Ich bekam eben die 7. PN vom selben User. Ich kopiere sie mal hierhin und beantworte sie hier. Dann haben vielleicht auch andere was davon.


> Ich weiß du bist sehr beschäftigt und kannst dich nicht um Kleinigkeiten  kümmern aber um die Entwicklung von Libnodave zu fördern forderst du  uns in der Doku auf dir Feedback zu geben.


Au, Scheiße, ja...


> Falls die Antwort auf diese Frage nein ist, brauchst du nicht  weiterlesen:


Andernfalls kann mich auch keiner dazu zwingen...


> Kann man über S7online DBs lesen?


Ja.
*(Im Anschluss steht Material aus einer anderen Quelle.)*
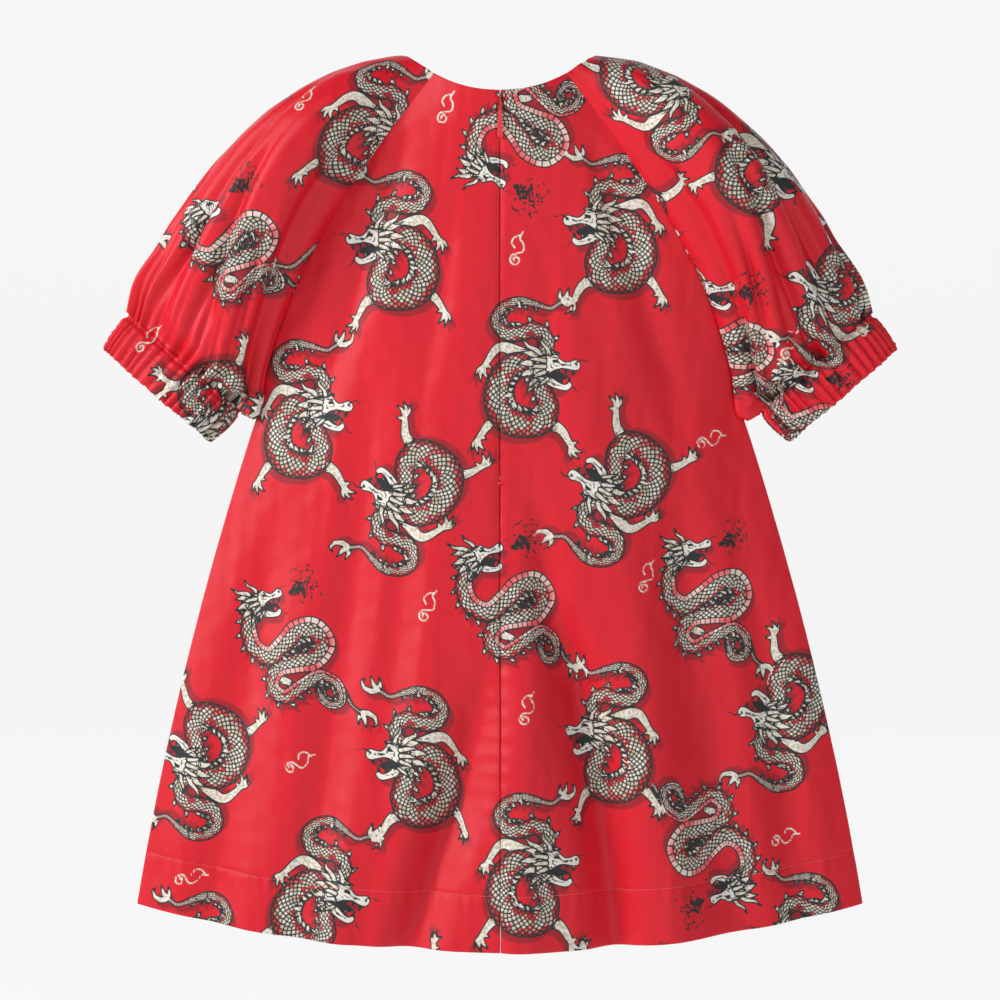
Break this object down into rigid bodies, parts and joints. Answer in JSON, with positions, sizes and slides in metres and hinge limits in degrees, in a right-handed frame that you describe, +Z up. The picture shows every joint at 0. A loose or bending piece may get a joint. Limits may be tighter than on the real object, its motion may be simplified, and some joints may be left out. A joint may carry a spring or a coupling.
{
  "type": "child's dress",
  "caption": "Child's A-line dress with raglan puff sleeves, elasticated cuffs, a round neck and a concealed centre-back zip that opens, lined and hemmed.",
  "frame": {"origin": "midway between the two high shoulder points, at the height where a hanger or shoulders carry the dress", "axes": "+Z up as the dress hangs, -Y towards the dress's back (the zip side), +X towards the wearer's right"},
  "size_m": [0.5562, 0.119, 0.6205],
  "materials": {
    "dress_cloth": "printed red satin-faced weave with a soft sheen",
    "facing_cloth": "plain red weave",
    "lining_cloth": "thin plain red lining weave",
    "elastic": "braided white elastic",
    "thread": "polyester sewing thread",
    "zip_tape": "knitted red tape",
    "zip_coil": "red polyester coil",
    "zip_enamel": "red enamel on die-cast metal",
    "zip_stop_metal": "crimped bright metal",
    "label_cloth": "white satin ribbon, blank"
  },
  "bodies": {
    "dress": {"back_panel_left": "dress_cloth", "back_panel_right": "dress_cloth", "care_label": "label_cloth", "cuff_elastic_left": "elastic", "cuff_elastic_right": "elastic", "cuff_thread_left": "thread", "cuff_thread_right": "thread", "front_panel": "dress_cloth", "hem_thread": "thread", "lining_back_left": "lining_cloth", "lining_back_right": "lining_cloth", "lining_front": "lining_cloth", "neck_facing_back_left": "facing_cloth", "neck_facing_back_right": "facing_cloth", "neck_facing_front": "facing_cloth", "sleeve_left": "dress_cloth", "sleeve_right": "dress_cloth", "zip_bar_tack": "thread", "zip_bottom_stop": "zip_stop_metal", "zip_coil_left": "zip_coil", "zip_coil_right": "zip_coil", "zip_tape_left": "zip_tape", "zip_tape_right": "zip_tape", "zip_top_stops": "zip_stop_metal"},
    "slider": {"zip_slider": "zip_enamel"},
    "puller": {"zip_puller": "zip_enamel"}
  },
  "joints": [
    {"name": "zip_slide", "type": "slide", "parent": "dress", "child": "slider", "axis": [0, 0, -1], "range_m": [0, 0.251]},
    {"name": "puller_swing", "type": "hinge", "parent": "slider", "child": "puller", "pos_m": [0, -0.0423, -0.0405], "axis": [-1, 0, 0], "range_deg": [0, 165]}
  ]
}
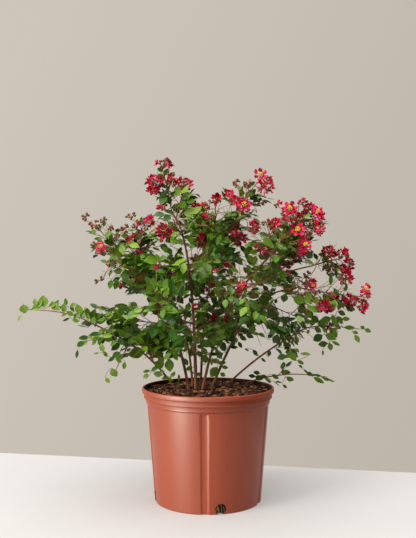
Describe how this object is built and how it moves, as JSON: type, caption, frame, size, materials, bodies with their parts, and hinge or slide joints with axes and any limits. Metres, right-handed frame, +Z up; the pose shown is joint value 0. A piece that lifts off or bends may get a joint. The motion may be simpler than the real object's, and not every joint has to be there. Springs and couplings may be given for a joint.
{
  "type": "potted flowering shrub",
  "caption": "Bushy crimson-flowered crape myrtle with slender stems, oval green leaves and ruffled flower heads, in a round tapered terracotta-coloured plastic nursery pot.",
  "frame": {"origin": "centre of the pot's flat underside, on the floor", "axes": "+Z up, -Y towards the side pictured, +X to the right as seen from there"},
  "size_m": [0.734, 0.506, 0.7411],
  "materials": {
    "pot": "satin, faintly scuffed",
    "potting_mix": "rough, loose bark",
    "bark": "matt",
    "foliage": "satin leaf"
  },
  "bodies": {
    "root": {"bough_back_right": "bark", "bough_far_left": "bark", "bough_front_left": "bark", "bough_front_right": "bark", "bough_low_left": "bark", "bough_right": "bark", "bough_right_leader": "bark", "bough_right_low": "bark", "bough_upper_left": "bark", "bough_upper_right": "bark", "foliage_back": "foliage", "foliage_back_left": "foliage", "foliage_back_low": "foliage", "foliage_back_right": "foliage", "foliage_back_top": "foliage", "foliage_big_crimson": "foliage", "foliage_centre": "foliage", "foliage_centre_back": "foliage", "foliage_centre_top": "foliage", "foliage_dark_left": "foliage", "foliage_far_left": "foliage", "foliage_far_right": "foliage", "foliage_front_left": "foliage", "foliage_front_low": "foliage", "foliage_front_right": "foliage", "foliage_left_behind": "foliage", "foliage_left_centre": "foliage", "foliage_left_crimson": "foliage", "foliage_left_droop": "foliage", "foliage_left_flower": "foliage", "foliage_left_inner": "foliage", "foliage_left_low": "foliage", "foliage_left_middle": "foliage", "foliage_low_left": "foliage", "foliage_low_right": "foliage", "foliage_middle_right": "foliage", "foliage_right": "foliage", "foliage_right_droop": "foliage", "foliage_right_flower": "foliage", "foliage_right_fork": "foliage", "foliage_right_front": "foliage", "foliage_right_inner": "foliage", "foliage_right_low": "foliage", "foliage_right_tip": "foliage", "foliage_right_top": "foliage", "foliage_second_top": "foliage", "foliage_top": "foliage", "foliage_upper_left": "foliage", "foliage_upper_right": "foliage", "pot": "pot", "potting_mix": "potting_mix", "stem_back": "bark", "stem_back_left": "bark", "stem_centre": "bark", "stem_far_left": "bark", "stem_far_right": "bark", "stem_leader": "bark", "stem_left": "bark", "stem_low_right": "bark", "stem_right": "bark"}
  },
  "joints": []
}
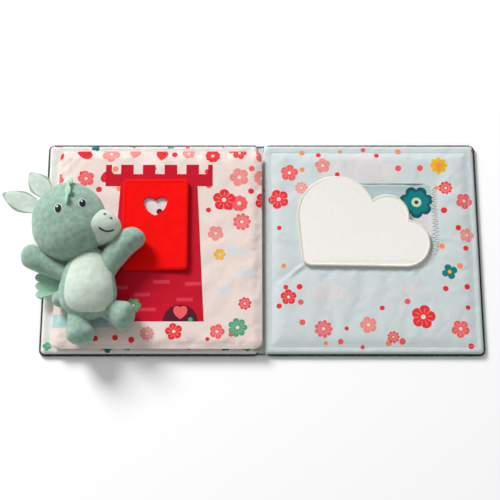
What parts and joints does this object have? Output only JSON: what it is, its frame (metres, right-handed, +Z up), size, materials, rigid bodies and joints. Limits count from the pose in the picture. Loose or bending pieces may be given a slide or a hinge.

Wenn welche da sind.


> Falls ja:
> Ich arbeite mit Libnodave über S7online, da ich einen CP5611 verwende.  Eingänge, Ausgänge und Merker lesen klappt tadellos. Großes Lob und  Respekt...


Wenn Eingänge, Ausgänge und Merker klappen, muß es grundsätzlich in Ordnung sein. Dann solten DBs gar kein Problem darstellen.


> Jedoch beim Lesen von DBs bekomme ich stets res = 10.


Auszug aus nodave.h:

#define daveResItemNotAvailable 10        /* means a a piece of data is not available in the CPU, e.g. */
                        /* when trying to read a non existing DB */


> In der Anleitung  wird darauf hingewiesen, dass es sich hierbei vermutlich um einen Fehler  in der SPS handelt und mit daveStrerror bekommt man genauere hinweise.  Es werden jedoch nur Vierecke ausgegeben.


Sorry für die Vierecke! Als ich das programmiert habe, nahm .NET an, daß ein Standard-String (8-Bit-Zeichen) zurückgegeben wird. Neuere .NET-Versionen erwarten heute Unicode. DIE haben das geändert, nicht ICH. Ich programmiere kein .NET und weiß nicht, wie ich es so machen kann, daß altes UND neues .NET zufrieden sind.
Vielleicht kann da jemand helfen?


> ich programmiere in c# daher sieht die Funktion beispielsweise wie folgt  aus:
> dc.readBytes(libnodave.daveDB,5,68,4, by)
> //by ist ein bytearray


Da muß ein DB 5 vorhanden sein. Er muß mindestens 68+4 = 72 Bytes lang sein.


----------



## RobiHerb (20 März 2010)

*Mal sehen*

Mit den Strings werde ich mal sehen, was sich da machen lässt, allerdings nicht sofort. Ich hatte so ein Problem auch vor kurzem mit der Umsetzung einer DOS Zeichensatz Antwort aus einer alten SPS in die .NET Umgebung.


----------



## Jochen Kühner (22 März 2010)

*Ganz einfach....*

Einfach in der Davestrerror

Marshal.PtrToStringAuto(_daveStrerror(res));

durch

Marshal.PtrToStringAnsi(_daveStrerror(res));

ersetzen!


----------